EXERCISE:
The required output consists solely of the lines from the one containing "Write part 2" down to the one containing "height: bpy.types.NodeSocket", both included, each quoted exactly.

EXTRACTED RECORDS:
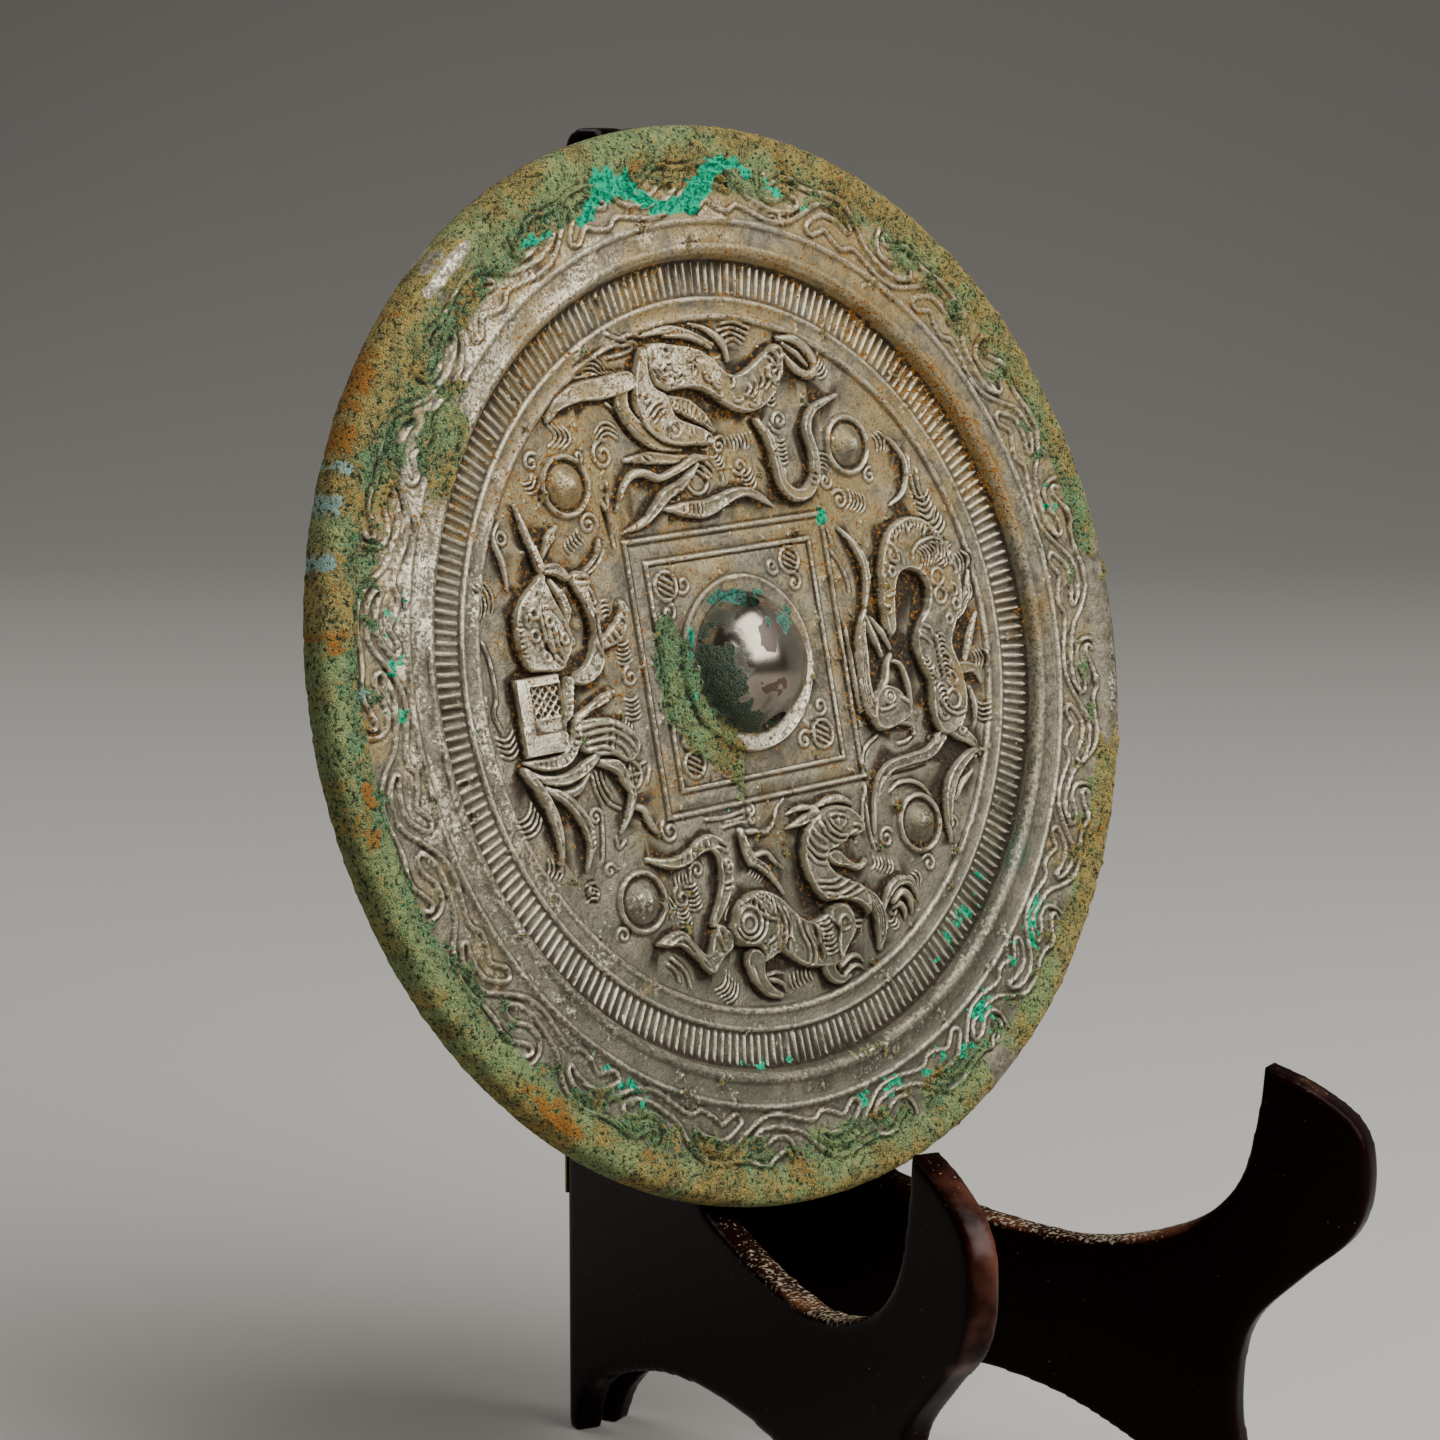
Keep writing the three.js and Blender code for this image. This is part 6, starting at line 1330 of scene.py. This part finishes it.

* * *

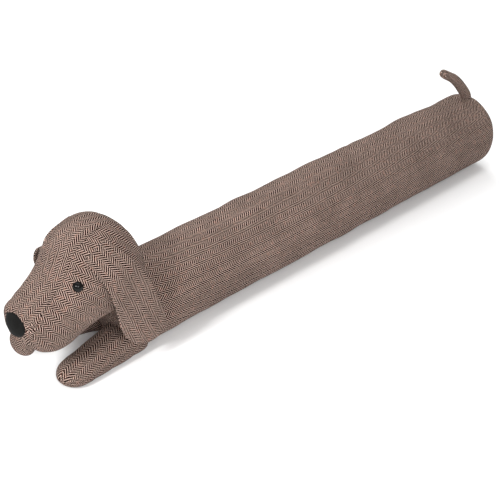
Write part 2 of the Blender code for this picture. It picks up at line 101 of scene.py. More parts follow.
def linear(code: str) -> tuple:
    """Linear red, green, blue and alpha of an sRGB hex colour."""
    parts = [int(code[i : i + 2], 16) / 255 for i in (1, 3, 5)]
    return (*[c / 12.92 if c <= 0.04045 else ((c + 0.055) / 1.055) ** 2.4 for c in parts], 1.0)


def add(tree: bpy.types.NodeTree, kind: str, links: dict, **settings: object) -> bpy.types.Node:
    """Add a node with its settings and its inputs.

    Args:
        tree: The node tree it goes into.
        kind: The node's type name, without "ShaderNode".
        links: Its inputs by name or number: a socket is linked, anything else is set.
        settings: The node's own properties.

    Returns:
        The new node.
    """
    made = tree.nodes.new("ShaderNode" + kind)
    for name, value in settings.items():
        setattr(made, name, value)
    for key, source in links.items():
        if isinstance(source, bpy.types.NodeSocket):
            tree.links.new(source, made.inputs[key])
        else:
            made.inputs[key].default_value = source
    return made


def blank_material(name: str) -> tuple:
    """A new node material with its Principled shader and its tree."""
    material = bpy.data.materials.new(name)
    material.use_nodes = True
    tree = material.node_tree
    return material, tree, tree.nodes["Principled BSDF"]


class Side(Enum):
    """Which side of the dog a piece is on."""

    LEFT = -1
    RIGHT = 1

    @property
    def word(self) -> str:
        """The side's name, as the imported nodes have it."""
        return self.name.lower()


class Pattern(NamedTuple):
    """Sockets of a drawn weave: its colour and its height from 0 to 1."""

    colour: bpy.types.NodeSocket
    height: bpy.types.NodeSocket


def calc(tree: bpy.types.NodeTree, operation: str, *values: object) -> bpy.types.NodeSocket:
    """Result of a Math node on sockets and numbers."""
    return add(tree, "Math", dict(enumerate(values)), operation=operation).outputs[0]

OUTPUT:
Write part 2 of the Blender code for this picture. It picks up at line 101 of scene.py. More parts follow.
def linear(code: str) -> tuple:
    """Linear red, green, blue and alpha of an sRGB hex colour."""
    parts = [int(code[i : i + 2], 16) / 255 for i in (1, 3, 5)]
    return (*[c / 12.92 if c <= 0.04045 else ((c + 0.055) / 1.055) ** 2.4 for c in parts], 1.0)


def add(tree: bpy.types.NodeTree, kind: str, links: dict, **settings: object) -> bpy.types.Node:
    """Add a node with its settings and its inputs.

    Args:
        tree: The node tree it goes into.
        kind: The node's type name, without "ShaderNode".
        links: Its inputs by name or number: a socket is linked, anything else is set.
        settings: The node's own properties.

    Returns:
        The new node.
    """
    made = tree.nodes.new("ShaderNode" + kind)
    for name, value in settings.items():
        setattr(made, name, value)
    for key, source in links.items():
        if isinstance(source, bpy.types.NodeSocket):
            tree.links.new(source, made.inputs[key])
        else:
            made.inputs[key].default_value = source
    return made


def blank_material(name: str) -> tuple:
    """A new node material with its Principled shader and its tree."""
    material = bpy.data.materials.new(name)
    material.use_nodes = True
    tree = material.node_tree
    return material, tree, tree.nodes["Principled BSDF"]


class Side(Enum):
    """Which side of the dog a piece is on."""

    LEFT = -1
    RIGHT = 1

    @property
    def word(self) -> str:
        """The side's name, as the imported nodes have it."""
        return self.name.lower()


class Pattern(NamedTuple):
    """Sockets of a drawn weave: its colour and its height from 0 to 1."""

    colour: bpy.types.NodeSocket
    height: bpy.types.NodeSocket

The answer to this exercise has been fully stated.